The students began from a code base I had developed during my original investigation of the problem. I helped them understand topics such as stochastic differential equations, Metropolis sampling methods, and Hamiltonian systems. They continued to develop and improve the code, with impressive results!

  • Research Mentor 2017-2018

    Conditional Path Sampling

    Mentees: Landon Shock, Qingtong Zeng, and Jesse Rivera

University of Washington High School Summer School

I developed and taught a completely new curriculum for a two-week intensive course for advanced high school students in mathematics. The students ranged from incoming freshmen to graduated seniors. This wide range of mathematical experience and confidence made for an intriguing teaching environment.  I introduced topics such as differential equations, logistic models, and mathematical modeling philosophy. Students worked in groups frequently, and practiced communicating mathematical ideas with one another.
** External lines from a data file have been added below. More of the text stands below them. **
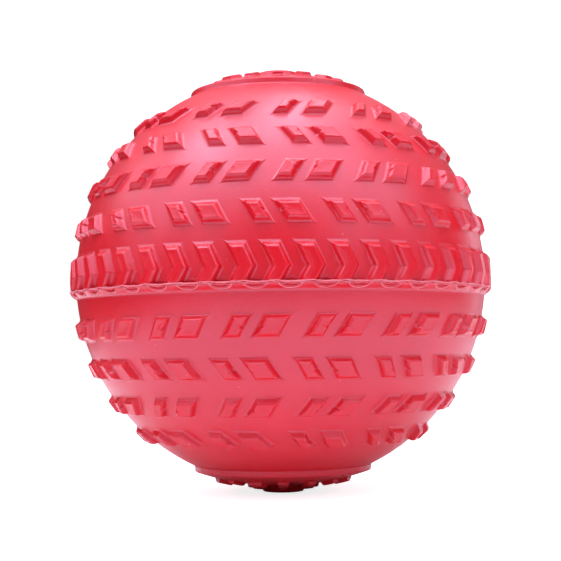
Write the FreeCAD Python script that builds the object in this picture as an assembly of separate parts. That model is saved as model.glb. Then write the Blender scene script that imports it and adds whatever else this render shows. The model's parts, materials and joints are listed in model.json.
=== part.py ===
import FreeCAD
import Part
import math
import os

from FreeCAD import Vector

# Tread-textured rubber slam ball, in millimetres.
#
# The ball stands with its moulding axis along +Z and its origin at the centre. Two thick vinyl half
# covers are welded edge to edge a little below the equator, and a bead of weld squeezes out of the
# joint all round. Each half carries rows of slanted lugs in pairs, a small one beside a large one, and
# a domed disc with a flat hub at its pole. A band of chevron lugs runs along the joint. Inside lie a
# thin liner and a ballast of sand, which settles level. A bush in the upper pole is the filling port.
# A plug with a seal under its head closes it, and pulls straight out.

# Whole ball
BALL_DIAMETER = 230.0        # over the weld bead, and over the polar hubs
LUG_HEIGHT = 3.3
BEAD_PROUD = 0.5             # how far the weld bead stands past the lugs
COVER_RADIUS = BALL_DIAMETER / 2 - LUG_HEIGHT - BEAD_PROUD
COVER_WALL = 6.0
INNER_RADIUS = COVER_RADIUS - COVER_WALL
HUB_TOP = BALL_DIAMETER / 2
SEAM_Z = -6.4                # plane where the halves meet
BEAD_THICKNESS = 0.8
BEAD_DEPTH = 1.5             # how far the bead reaches into the joint

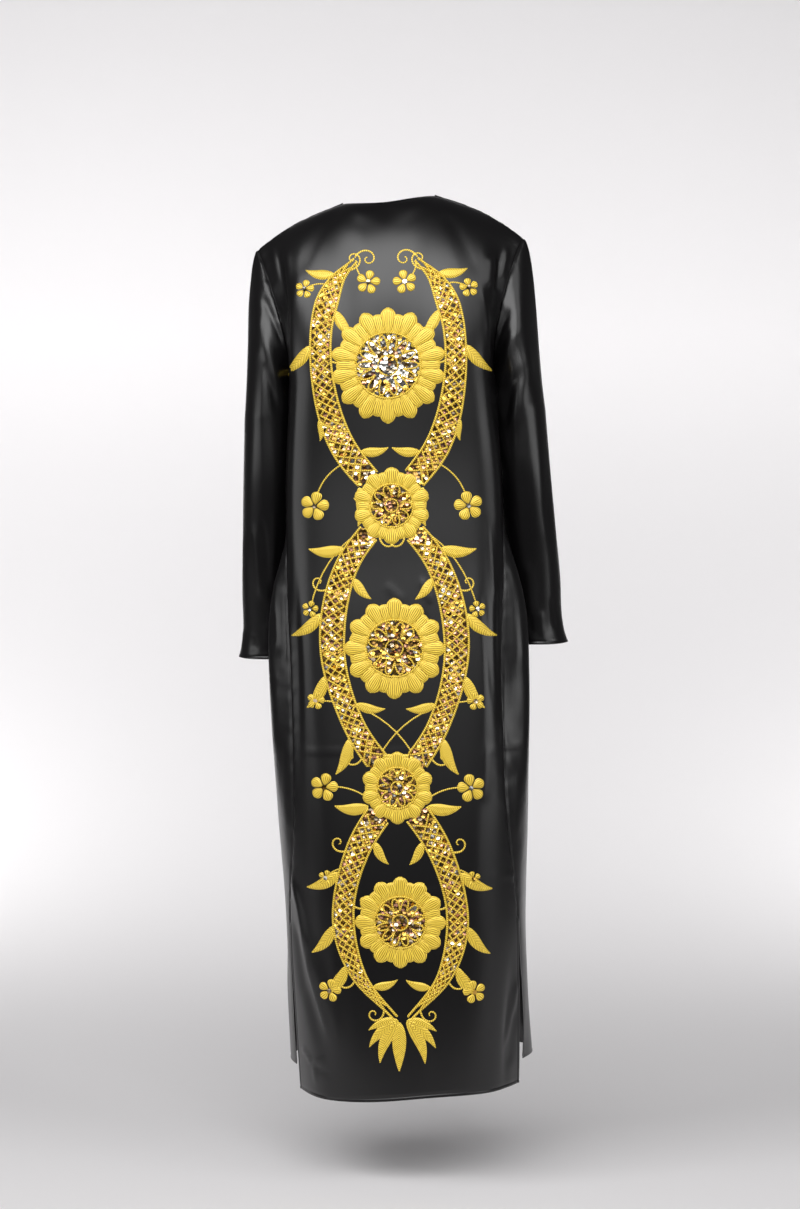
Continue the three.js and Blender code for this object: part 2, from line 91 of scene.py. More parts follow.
# place along the top edge, then the arm with which a hanging line leaves it and the arm with which it arrives
BACK_DRAPE = np.array([
    [0, 0, 40, -42, 0, 4, 105],
    [0.22, 0, 76, -16, 0, 5, 100],
    [0.62, -2, 68, -24, -2, 12, 92],
    [1, -18, 40, -44, -1, 56, 60],
], float)
FRONT_DRAPE = np.array([
    [0, 1, -52, 30, 4, 6, 112],
    [0.3, 1, -54, 24, 2, 4, 108],
    [0.65, -1, -52, 8, -1, -8, 98],
    [1, -16, -40, -44, 2, -80, 62],
], float)
# level, outermost x, innermost x, middle y and half depth of a sleeve
SLEEVE = np.array([
    [-332, 236, 157, -7, 60],
    [-430, 242, 158, -14, 56],
    [-520, 248, 163, -30, 51],
    [-600, 252, 167, -48, 48],
    [-650, 253, 168, -58, 48],
    [-680, 257, 169, -65, 50],
    [-700, 263, 170, -70, 54],
], float)
# arms of the sleeve head a quarter turn apart: shoulder tip, back, underarm and front
CAP_DRAPE = np.array([
    [19, -1, -22, -11, 2, 90],
    [26, 10, -26, -8, 4, 62],
    [9, -2, -12, 3, 2, 18],
    [26, -10, -26, -8, -4, 62],
], float)

# %% [markdown]
# ## From sections to points
# Three small helpers do all the work. The first reads a smooth value between the rows of a table. The second
# runs a smooth curve through the points of a section, and the third hangs a line of cloth from an edge.

# %% Helpers for smooth values, rings and hanging lines
FINE = 80  # samples along a curve before it is divided evenly


def smooth(t):
    t = np.clip(t, 0, 1)
    return t * t * (3 - 2 * t)


def column_at(rows, column, place):
    """Smooth value of one column of a table, at places along its first column."""
    keys, values = rows[:, 0], rows[:, column]
    last = len(keys) - 1
    way = np.sign(keys[-1] - keys[0])
    place = np.asarray(place, float)
    i = np.clip(np.searchsorted(way * keys, way * place, side="left"), 1, last)
    low, high = np.maximum(np.arange(last + 1) - 1, 0), np.minimum(np.arange(last + 1) + 1, last)
    slopes = (values[high] - values[low]) / (keys[high] - keys[low])
    span, rise = keys[i] - keys[i - 1], values[i] - values[i - 1]
    t = (place - keys[i - 1]) / span
    start_bend, end_bend = slopes[i - 1] * span - rise, slopes[i] * span - rise
    return values[i - 1] + rise * t + t * (1 - t) * (start_bend * (1 - t) - end_bend * t)


def divide(fine, shares):
    """Points at the given shares of the length of a finely sampled curve."""
    run = np.concatenate([[0], np.cumsum(np.linalg.norm(np.diff(fine, axis=0), axis=1))])
    at = np.asarray(shares) * run[-1]
    return np.stack([np.interp(at, run, fine[:, k]) for k in range(3)], axis=1)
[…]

I invited several fellow graduate students to give guest lectures and answer questions about graduate school. By exposing students to a diverse group of mathematicians, I hoped to help students picture themselves as potential mathematicians.

  • Instructor Summer 2014

    Introduction to Math Modeling

    High School Short Course

Math Fair

The University of Washington chapter of the  Society of Industrial and Applied Mathematics holds an annual Math Fair at Lockwood Elementary School. We meet with students from 3rd to 6th grade for one hour of mathematics activities.

We develop and run several fifteen minute mathematics explorations that students rotate through. I have helped develop and run activities based upon random walks, logic puzzles, game theory, sampling methods, the four color theorem, the Monty Hall problem, and many more.